Exercise data:
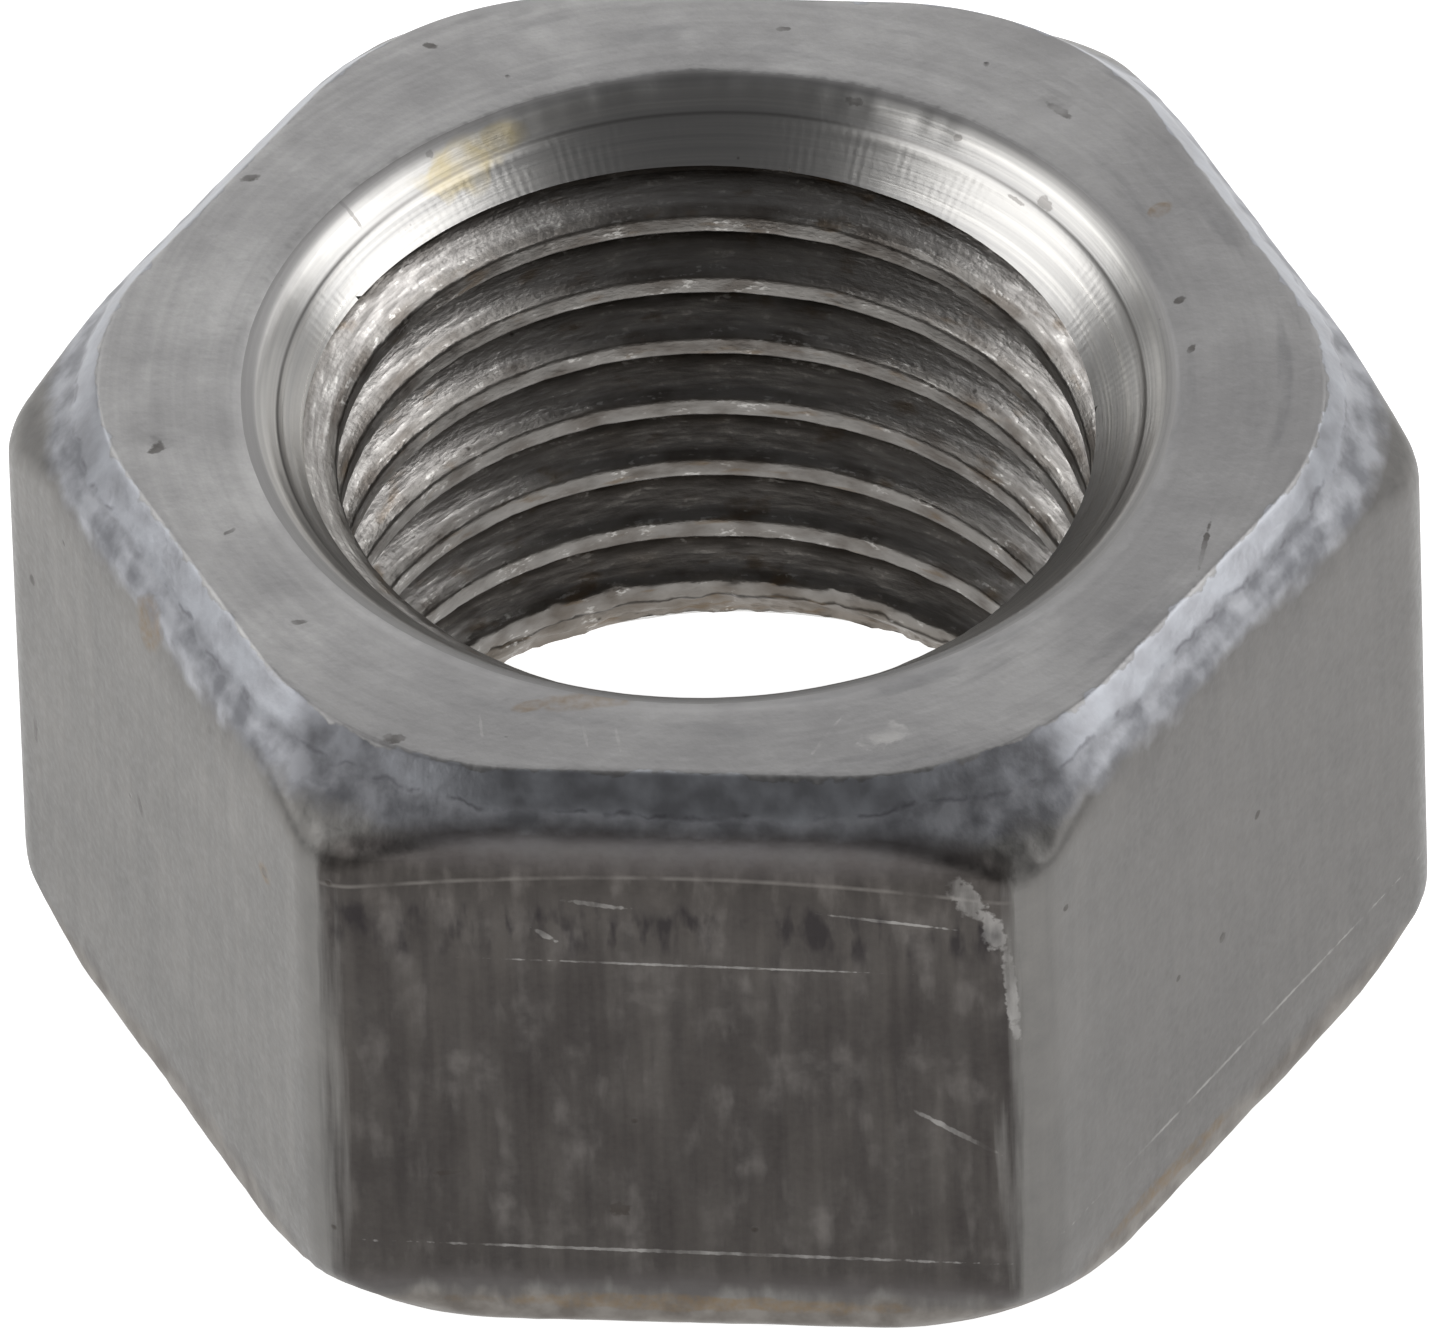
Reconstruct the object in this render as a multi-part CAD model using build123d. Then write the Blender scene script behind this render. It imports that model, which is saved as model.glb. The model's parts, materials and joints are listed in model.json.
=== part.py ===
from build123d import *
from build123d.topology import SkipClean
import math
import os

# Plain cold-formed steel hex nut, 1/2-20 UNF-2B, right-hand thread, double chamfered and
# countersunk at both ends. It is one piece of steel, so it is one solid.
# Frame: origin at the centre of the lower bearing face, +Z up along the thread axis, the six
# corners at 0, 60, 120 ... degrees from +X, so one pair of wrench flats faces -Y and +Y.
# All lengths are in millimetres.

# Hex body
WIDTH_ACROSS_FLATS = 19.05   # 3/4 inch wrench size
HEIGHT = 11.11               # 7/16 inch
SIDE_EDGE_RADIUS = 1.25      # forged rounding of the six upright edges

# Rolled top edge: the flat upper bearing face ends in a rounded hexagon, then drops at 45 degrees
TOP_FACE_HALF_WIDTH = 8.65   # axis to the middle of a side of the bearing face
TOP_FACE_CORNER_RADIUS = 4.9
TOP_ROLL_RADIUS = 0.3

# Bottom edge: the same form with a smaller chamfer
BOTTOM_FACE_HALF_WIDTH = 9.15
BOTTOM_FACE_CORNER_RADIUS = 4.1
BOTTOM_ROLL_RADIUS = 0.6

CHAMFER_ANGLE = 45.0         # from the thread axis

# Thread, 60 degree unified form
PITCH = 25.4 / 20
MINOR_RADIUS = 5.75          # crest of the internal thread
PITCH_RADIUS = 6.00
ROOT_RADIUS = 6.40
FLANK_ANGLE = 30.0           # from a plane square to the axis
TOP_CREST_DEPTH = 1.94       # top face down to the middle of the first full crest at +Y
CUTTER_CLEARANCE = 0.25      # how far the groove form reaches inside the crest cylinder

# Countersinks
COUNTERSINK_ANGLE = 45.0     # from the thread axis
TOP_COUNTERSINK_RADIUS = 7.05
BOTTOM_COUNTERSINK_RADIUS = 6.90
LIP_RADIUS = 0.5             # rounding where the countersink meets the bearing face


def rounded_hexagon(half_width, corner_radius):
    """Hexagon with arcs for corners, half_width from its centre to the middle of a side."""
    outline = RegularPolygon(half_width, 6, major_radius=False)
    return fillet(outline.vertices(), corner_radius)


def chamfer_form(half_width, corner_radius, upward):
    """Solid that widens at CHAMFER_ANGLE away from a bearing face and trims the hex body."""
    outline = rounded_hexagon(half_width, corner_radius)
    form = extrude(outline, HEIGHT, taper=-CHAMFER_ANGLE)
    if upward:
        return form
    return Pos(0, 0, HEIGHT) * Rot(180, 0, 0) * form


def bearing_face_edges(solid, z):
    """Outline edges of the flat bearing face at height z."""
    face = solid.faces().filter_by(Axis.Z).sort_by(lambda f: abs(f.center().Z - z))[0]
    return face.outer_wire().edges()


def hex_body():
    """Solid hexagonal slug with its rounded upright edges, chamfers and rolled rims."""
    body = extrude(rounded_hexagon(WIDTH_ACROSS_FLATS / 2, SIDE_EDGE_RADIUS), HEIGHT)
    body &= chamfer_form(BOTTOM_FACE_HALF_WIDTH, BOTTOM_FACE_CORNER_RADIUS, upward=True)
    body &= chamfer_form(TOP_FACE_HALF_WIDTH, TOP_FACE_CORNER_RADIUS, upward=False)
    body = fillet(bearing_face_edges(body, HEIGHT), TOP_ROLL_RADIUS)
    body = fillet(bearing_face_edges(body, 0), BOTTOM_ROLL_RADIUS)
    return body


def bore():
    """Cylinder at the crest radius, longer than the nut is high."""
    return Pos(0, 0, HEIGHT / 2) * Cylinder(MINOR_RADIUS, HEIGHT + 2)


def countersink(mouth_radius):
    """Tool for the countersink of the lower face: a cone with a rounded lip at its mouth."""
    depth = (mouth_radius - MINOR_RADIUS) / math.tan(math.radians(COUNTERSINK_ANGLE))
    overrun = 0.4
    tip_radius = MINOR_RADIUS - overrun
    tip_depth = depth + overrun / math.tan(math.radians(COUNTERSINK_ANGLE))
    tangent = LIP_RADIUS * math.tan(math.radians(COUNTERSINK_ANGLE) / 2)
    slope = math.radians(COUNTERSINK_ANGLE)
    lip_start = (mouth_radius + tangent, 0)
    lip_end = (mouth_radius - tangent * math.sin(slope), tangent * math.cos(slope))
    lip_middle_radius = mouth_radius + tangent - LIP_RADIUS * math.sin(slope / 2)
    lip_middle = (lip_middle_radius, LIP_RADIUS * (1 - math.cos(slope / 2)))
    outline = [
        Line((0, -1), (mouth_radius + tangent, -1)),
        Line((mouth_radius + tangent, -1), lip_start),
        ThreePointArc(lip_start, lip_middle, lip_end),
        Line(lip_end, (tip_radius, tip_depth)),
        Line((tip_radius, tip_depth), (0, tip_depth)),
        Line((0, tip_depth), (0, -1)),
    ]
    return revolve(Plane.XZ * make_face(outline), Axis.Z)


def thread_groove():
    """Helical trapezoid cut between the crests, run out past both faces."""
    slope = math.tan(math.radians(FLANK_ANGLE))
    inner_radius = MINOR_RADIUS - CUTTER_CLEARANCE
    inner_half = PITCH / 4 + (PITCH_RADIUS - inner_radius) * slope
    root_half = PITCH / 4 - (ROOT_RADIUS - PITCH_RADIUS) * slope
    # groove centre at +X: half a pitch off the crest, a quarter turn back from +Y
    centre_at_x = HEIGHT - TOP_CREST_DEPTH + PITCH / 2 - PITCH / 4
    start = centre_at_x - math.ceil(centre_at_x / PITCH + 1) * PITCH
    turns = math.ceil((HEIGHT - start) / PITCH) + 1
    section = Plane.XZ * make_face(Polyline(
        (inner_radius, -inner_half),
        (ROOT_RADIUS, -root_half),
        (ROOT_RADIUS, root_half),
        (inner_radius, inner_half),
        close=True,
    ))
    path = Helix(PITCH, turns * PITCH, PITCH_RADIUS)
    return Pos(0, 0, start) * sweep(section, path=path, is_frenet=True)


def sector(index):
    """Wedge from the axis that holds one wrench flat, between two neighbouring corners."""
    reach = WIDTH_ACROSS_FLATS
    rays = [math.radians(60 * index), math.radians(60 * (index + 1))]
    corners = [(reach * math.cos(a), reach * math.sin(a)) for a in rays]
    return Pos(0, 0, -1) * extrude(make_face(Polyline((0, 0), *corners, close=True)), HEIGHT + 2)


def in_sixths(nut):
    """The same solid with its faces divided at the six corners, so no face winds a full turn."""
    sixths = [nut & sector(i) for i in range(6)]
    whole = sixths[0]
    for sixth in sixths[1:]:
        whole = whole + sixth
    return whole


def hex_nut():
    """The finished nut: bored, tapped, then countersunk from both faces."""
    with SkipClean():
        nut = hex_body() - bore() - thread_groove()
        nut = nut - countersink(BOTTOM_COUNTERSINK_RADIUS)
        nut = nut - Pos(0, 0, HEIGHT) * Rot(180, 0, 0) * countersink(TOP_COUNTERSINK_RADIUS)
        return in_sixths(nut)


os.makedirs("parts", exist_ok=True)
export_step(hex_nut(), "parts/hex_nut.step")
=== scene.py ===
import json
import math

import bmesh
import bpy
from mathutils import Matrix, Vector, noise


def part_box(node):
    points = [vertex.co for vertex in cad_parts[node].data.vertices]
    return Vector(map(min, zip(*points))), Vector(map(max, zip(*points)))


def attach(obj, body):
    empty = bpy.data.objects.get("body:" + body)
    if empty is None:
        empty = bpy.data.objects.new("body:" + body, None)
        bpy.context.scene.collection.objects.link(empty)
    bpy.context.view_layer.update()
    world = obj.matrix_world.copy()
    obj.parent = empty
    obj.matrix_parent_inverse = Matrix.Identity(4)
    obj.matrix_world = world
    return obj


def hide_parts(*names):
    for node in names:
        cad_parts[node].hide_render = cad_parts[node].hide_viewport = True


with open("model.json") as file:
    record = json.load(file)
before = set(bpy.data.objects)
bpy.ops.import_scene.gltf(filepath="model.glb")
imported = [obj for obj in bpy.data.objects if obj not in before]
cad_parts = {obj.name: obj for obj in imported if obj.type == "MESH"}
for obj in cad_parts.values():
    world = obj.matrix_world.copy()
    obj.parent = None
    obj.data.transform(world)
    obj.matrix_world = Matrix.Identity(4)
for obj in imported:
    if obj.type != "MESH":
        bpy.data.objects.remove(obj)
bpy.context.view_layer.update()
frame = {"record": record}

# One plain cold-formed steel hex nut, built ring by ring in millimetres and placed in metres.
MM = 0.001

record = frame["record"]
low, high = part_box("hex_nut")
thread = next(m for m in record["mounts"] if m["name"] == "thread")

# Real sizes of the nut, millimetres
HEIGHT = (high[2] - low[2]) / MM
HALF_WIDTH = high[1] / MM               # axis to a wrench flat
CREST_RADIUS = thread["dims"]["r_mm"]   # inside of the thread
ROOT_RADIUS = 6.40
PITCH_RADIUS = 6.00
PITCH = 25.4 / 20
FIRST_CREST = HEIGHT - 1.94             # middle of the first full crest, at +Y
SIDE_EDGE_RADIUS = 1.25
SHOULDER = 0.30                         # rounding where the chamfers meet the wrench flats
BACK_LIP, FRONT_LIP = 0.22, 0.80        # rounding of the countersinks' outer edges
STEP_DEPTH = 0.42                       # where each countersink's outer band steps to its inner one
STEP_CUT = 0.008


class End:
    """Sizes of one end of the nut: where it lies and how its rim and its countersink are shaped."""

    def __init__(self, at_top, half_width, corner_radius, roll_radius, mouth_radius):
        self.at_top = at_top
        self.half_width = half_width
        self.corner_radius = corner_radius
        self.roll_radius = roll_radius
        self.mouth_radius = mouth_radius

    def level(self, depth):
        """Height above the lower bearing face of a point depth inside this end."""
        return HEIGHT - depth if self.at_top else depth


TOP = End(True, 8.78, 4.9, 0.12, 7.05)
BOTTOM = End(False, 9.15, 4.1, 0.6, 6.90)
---
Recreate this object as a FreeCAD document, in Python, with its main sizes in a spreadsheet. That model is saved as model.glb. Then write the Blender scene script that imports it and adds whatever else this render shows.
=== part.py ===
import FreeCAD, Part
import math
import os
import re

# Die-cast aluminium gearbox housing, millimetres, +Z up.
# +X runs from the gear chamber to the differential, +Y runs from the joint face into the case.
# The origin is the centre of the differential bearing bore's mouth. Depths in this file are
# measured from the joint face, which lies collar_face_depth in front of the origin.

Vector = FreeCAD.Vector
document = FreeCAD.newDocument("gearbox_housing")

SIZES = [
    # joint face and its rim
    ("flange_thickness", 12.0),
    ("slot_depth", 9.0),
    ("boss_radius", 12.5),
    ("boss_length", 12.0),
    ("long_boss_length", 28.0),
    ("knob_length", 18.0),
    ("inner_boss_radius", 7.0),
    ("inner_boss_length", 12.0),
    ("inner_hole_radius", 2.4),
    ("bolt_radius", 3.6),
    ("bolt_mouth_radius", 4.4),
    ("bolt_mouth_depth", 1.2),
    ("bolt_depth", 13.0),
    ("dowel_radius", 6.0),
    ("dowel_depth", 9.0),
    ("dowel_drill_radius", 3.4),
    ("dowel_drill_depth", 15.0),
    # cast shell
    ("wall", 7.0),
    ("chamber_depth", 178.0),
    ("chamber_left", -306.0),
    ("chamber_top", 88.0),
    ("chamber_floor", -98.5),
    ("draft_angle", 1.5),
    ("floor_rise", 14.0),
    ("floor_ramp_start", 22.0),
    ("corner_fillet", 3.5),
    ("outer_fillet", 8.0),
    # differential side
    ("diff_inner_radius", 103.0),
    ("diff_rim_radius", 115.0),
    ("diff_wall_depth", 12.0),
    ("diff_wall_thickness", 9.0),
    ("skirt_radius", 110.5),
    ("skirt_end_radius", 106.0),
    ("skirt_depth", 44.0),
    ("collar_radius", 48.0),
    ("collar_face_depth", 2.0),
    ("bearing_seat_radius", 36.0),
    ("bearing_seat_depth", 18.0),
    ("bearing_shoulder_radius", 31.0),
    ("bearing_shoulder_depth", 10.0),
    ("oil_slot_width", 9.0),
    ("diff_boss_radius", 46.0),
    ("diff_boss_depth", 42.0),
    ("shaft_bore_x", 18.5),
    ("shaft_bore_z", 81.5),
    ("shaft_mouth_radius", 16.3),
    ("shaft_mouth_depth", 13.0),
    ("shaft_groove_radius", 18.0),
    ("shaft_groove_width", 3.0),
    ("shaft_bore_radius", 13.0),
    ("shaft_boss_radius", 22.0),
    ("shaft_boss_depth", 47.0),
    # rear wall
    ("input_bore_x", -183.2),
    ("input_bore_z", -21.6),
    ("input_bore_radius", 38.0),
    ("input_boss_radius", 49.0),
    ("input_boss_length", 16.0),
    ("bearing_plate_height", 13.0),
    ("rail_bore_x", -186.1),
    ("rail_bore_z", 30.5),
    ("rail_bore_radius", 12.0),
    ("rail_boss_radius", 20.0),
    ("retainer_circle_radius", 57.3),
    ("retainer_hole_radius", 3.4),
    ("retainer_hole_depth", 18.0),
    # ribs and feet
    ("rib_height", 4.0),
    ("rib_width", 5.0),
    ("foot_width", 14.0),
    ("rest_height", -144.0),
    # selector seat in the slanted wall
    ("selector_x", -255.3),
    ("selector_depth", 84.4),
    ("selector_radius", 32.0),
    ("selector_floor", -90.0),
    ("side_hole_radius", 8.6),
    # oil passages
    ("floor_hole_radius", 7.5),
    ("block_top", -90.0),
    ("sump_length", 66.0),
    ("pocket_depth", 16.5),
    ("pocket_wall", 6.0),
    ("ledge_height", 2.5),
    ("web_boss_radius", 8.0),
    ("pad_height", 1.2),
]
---
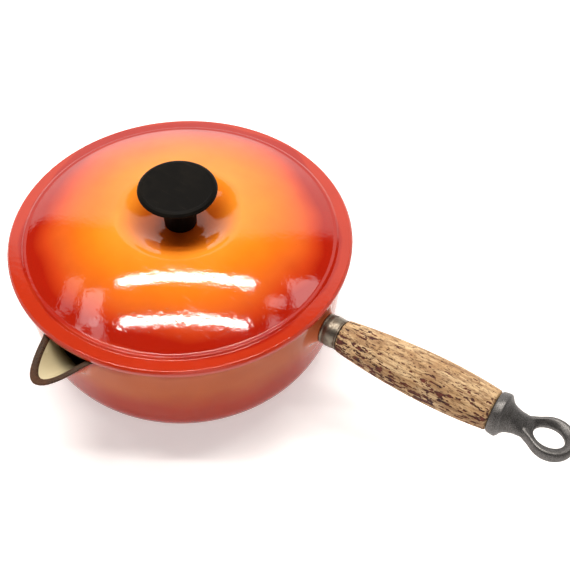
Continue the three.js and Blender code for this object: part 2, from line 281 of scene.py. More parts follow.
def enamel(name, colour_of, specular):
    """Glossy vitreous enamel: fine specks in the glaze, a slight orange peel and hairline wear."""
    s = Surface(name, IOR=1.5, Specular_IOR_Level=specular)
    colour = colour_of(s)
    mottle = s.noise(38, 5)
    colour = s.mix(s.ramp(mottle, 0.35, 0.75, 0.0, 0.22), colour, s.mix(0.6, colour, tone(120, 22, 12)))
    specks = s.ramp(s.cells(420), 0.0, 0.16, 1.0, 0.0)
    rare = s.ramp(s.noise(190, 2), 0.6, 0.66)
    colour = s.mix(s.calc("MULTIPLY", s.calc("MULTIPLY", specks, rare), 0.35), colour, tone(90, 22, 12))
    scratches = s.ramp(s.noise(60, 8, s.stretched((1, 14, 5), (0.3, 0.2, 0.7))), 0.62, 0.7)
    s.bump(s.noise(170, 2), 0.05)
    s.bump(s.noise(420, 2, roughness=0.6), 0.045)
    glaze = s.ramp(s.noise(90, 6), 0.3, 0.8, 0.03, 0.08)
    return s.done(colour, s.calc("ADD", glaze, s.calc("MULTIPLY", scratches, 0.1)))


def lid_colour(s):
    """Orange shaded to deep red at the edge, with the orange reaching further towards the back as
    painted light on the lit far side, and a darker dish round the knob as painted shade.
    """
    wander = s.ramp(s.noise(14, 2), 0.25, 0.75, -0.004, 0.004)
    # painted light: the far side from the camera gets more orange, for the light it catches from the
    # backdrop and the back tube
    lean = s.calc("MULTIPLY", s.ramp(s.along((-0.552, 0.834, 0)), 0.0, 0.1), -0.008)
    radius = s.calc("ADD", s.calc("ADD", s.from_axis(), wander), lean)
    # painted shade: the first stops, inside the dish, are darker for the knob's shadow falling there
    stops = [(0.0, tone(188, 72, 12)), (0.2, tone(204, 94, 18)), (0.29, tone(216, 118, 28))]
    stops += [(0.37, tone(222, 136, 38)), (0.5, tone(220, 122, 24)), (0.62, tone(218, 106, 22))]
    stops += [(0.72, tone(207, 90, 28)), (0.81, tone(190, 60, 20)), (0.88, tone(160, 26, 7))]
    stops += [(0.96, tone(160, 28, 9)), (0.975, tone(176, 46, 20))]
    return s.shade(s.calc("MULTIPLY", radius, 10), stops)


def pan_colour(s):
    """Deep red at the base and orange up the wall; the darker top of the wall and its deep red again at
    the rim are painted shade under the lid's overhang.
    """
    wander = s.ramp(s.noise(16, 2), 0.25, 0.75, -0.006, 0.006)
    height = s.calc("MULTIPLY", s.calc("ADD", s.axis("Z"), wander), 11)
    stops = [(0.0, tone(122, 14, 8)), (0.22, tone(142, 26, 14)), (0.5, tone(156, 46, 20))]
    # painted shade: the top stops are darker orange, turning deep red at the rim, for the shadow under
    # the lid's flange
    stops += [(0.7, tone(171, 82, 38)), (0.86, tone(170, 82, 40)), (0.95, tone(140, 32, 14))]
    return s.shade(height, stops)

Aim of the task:
Above are records; repeat only the lines starting at the line with "obj.matrix_world = world" and ending at the line with "imported = [obj", exactly as they appear, both included.

Answer for this exercise:
    obj.matrix_world = world
    return obj


def hide_parts(*names):
    for node in names:
        cad_parts[node].hide_render = cad_parts[node].hide_viewport = True


with open("model.json") as file:
    record = json.load(file)
before = set(bpy.data.objects)
bpy.ops.import_scene.gltf(filepath="model.glb")
imported = [obj for obj in bpy.data.objects if obj not in before]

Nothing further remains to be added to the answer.